The book introduces the concept of an “emotional range” — the span between your best and worst mental performance — and provides exercises to narrow that range so your worst days become less damaging. Essential reading for anyone who knows what they should do but struggles to do it consistently.
3. Thinking, Fast and Slow — Daniel Kahneman
Not a trading book, but possibly the most important book any trader can read. Kahneman’s Nobel Prize-winning research on cognitive biases explains exactly why human brains are poorly designed for trading: we overweight recent events, we anchor to irrelevant numbers, we fear losses roughly twice as much as we value equivalent gains, and we are systematically overconfident in our predictions.
Every psychological trap that destroys trading accounts — overconfidence, analysis paralysis, greed loops — is catalogued and explained in this book with rigorous experimental evidence. Once you understand these biases, you can design your trading process to account for them.
4. Atomic Habits — James Clear
Trading success is the compound result of daily habits, not occasional brilliant decisions. Clear’s framework for building positive habits and breaking destructive ones applies directly to every aspect of trading: maintaining a daily routine, journaling consistently, following rules even when it feels wrong, and building the identity of a disciplined trader one small action at a time.

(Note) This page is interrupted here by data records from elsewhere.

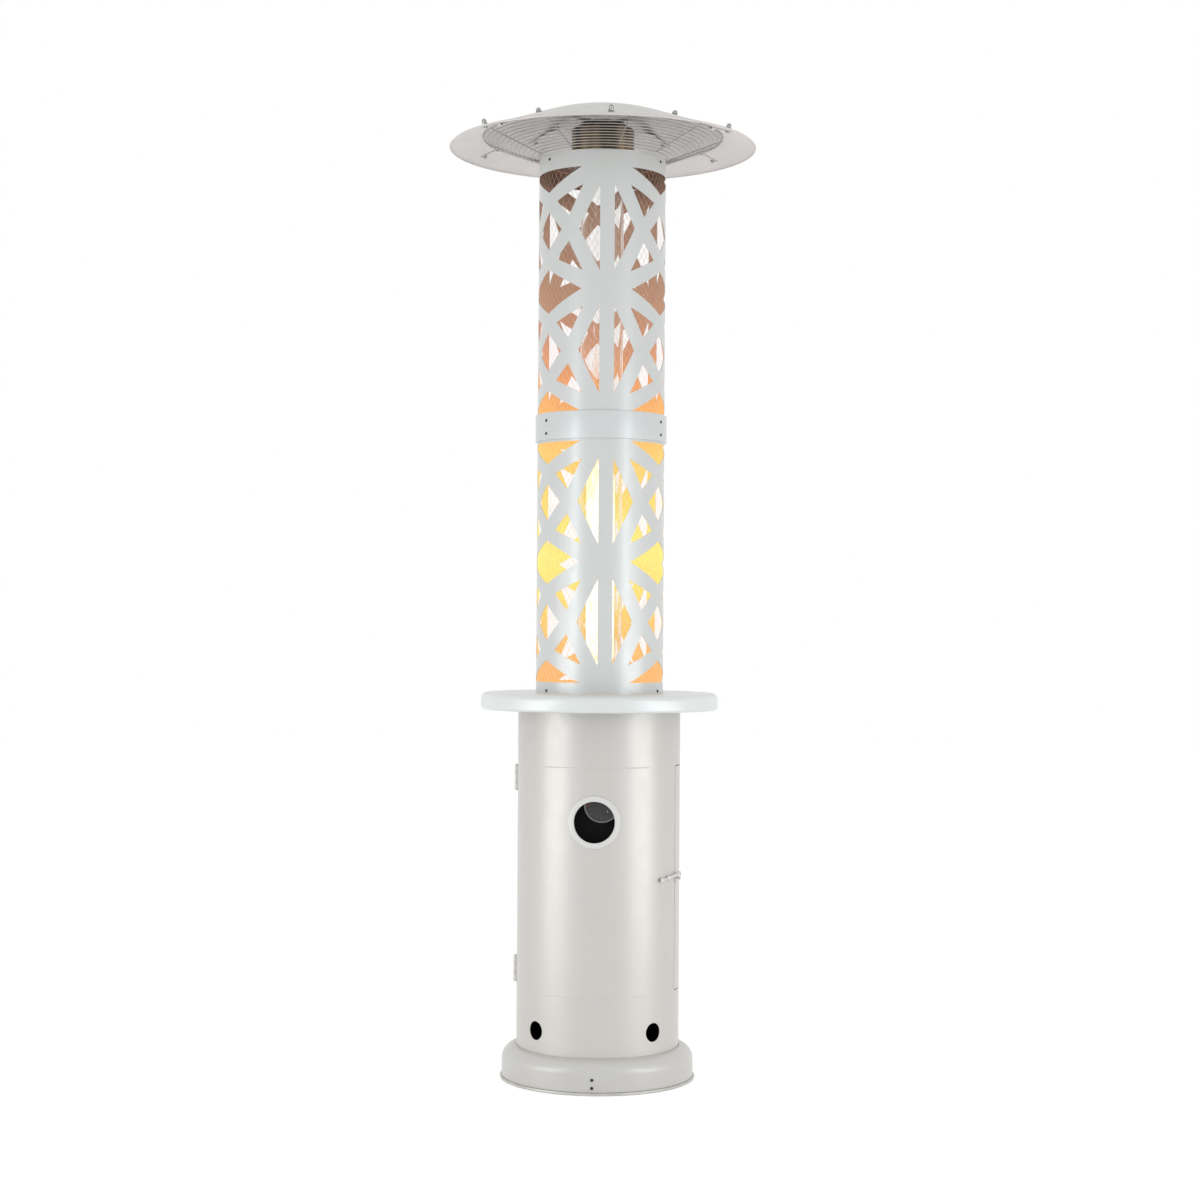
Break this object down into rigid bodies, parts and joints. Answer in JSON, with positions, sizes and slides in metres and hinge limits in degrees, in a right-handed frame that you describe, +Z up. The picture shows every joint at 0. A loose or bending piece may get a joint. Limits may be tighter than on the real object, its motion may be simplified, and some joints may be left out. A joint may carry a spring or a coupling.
{
  "type": "gas patio heater",
  "caption": "Freestanding gas patio heater: round gas cabinet with a curved door, round table, perforated column around a glass flame tube, emitter screen and wide conical reflector.",
  "frame": {"origin": "centre of the base plate's underside, on the floor", "axes": "+Z up along the column's axis; the front, with the round control opening, faces -Y"},
  "size_m": [0.638, 0.638, 2.0099],
  "materials": {
    "base_metal": "satin silver",
    "pearl_paint": "gloss warm pearl grey",
    "table_paint": "gloss pale grey",
    "sleeve_paint": "semi-gloss light grey",
    "reflector_steel": "satin sheet",
    "zinc_steel": "zinc plated",
    "bright_steel": "polished",
    "guard_steel": "dark, heat darkened",
    "heat_tinted_steel": "heat tinted gold",
    "black_steel": "matte black",
    "knob_plastic": "dark grey",
    "brass": "machined",
    "glass": "clear heat-resistant tube"
  },
  "bodies": {
    "heater": {"base_plate": "base_metal", "base_skirt": "pearl_paint", "base_screw_1": "zinc_steel", "base_screw_2": "zinc_steel", "housing_shell": "pearl_paint", "port_ring": "table_paint", "lower_hinge_shell_leaf": "zinc_steel", "lower_hinge_pin": "zinc_steel", "upper_hinge_shell_leaf": "zinc_steel", "upper_hinge_pin": "zinc_steel", "latch_rivet": "bright_steel", "control_box": "black_steel", "gas_valve": "brass", "gas_inlet": "brass", "gas_riser": "brass", "burner_head": "guard_steel", "spark_electrode": "bright_steel", "thermocouple": "bright_steel", "table_top": "table_paint", "lower_sleeve": "sleeve_paint", "upper_sleeve": "sleeve_paint", "joining_band": "sleeve_paint", "lower_guard": "guard_steel", "upper_guard": "guard_steel", "sleeve_top_plate": "zinc_steel", "glass_seat": "zinc_steel", "glass_tube": "glass", "emitter_screen": "heat_tinted_steel", "emitter_cap": "heat_tinted_steel", "reflector_bracket": "zinc_steel", "cap_bolt_1": "zinc_steel", "cap_bolt_2": "zinc_steel", "cap_bolt_3": "zinc_steel", "cap_bolt_4": "zinc_steel", "reflector": "reflector_steel", "reflector_bolt_1": "bright_steel", "reflector_bolt_2": "bright_steel", "reflector_bolt_3": "bright_steel", "reflector_bolt_4": "bright_steel", "reflector_bolt_5": "bright_steel", "reflector_bolt_6": "bright_steel", "arm_bolt_1": "bright_steel", "arm_bolt_2": "bright_steel", "arm_bolt_3": "bright_steel", "arm_bolt_4": "bright_steel", "wire_grille": "zinc_steel", "grille_clip_1": "zinc_steel", "grille_clip_2": "zinc_steel", "grille_clip_3": "zinc_steel", "grille_clip_4": "zinc_steel", "grille_clip_5": "zinc_steel", "grille_clip_6": "zinc_steel"},
    "door": {"cabinet_door": "pearl_paint", "lower_hinge_door_leaf": "zinc_steel", "upper_hinge_door_leaf": "zinc_steel", "latch_peg": "zinc_steel"},
    "hook": {"latch_hook": "zinc_steel"},
    "stem": {"valve_stem": "zinc_steel"},
    "knob": {"control_knob": "knob_plastic"}
  },
  "joints": [
    {"name": "door_hinge", "type": "hinge", "parent": "heater", "child": "door", "pos_m": [-0.17219, 0.00601, 0.418], "axis": [0, 0, 1], "range_deg": [0, 110]},
    {"name": "hook_pivot", "type": "hinge", "parent": "heater", "child": "hook", "pos_m": [0.14549, -0.084, 0.4205], "axis": [0.866, -0.5, 0], "range_deg": [-11, 80]},
    {"name": "stem_push", "type": "slide", "parent": "heater", "child": "stem", "axis": [0, 1, 0], "range_m": [0, 0.004], "stiffness_N_per_m": 1500, "springref_m": -0.001},
    {"name": "knob_turn", "type": "hinge", "parent": "stem", "child": "knob", "pos_m": [0.014, -0.15, 0.5725], "axis": [0, -1, 0], "range_deg": [0, 240]}
  ]
}
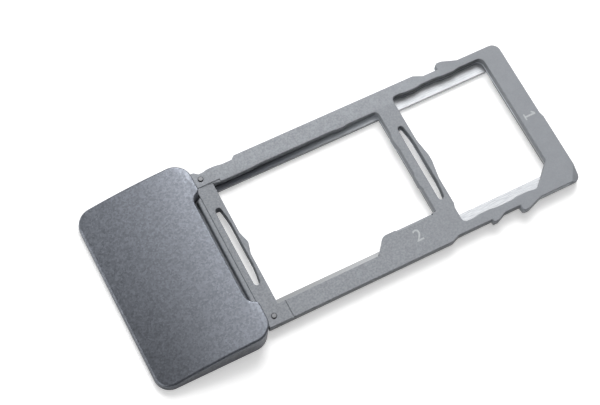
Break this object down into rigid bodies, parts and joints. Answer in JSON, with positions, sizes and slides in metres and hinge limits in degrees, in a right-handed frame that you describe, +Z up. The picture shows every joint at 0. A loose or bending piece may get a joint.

The most powerful insight for traders: you do not rise to the level of your goals, you fall to the level of your systems. Build the systems — the routine, the process, the habits — and the results follow.
Method: Technical Analysis, Strategy, and Market Knowledge
5. Technical Analysis of the Financial Markets — John J. Murphy
The definitive reference for classical technical analysis. Murphy covers everything from market structure and trendlines to candlestick patterns, chart formations, indicators, and intermarket relationships. It is comprehensive without being overwhelming, and it treats each tool with the appropriate balance of respect and scepticism.
This is not a book you read once and shelve. It is a reference you return to repeatedly as your understanding deepens. Beginners will learn the vocabulary and framework of TA. Experienced traders will find chapters they glossed over the first time that suddenly make sense.
6. Reminiscences of a Stock Operator — Edwin Lefèvre
A fictionalised biography of Jesse Livermore, widely considered the greatest trading book ever written. Not because it teaches specific techniques, but because it captures the emotional reality of trading better than any textbook. The cycles of overconfidence and humiliation, the temptation to overtrade after a win, the pain of being right about the direction but wrong about the timing — Livermore lived all of it, a century before you did.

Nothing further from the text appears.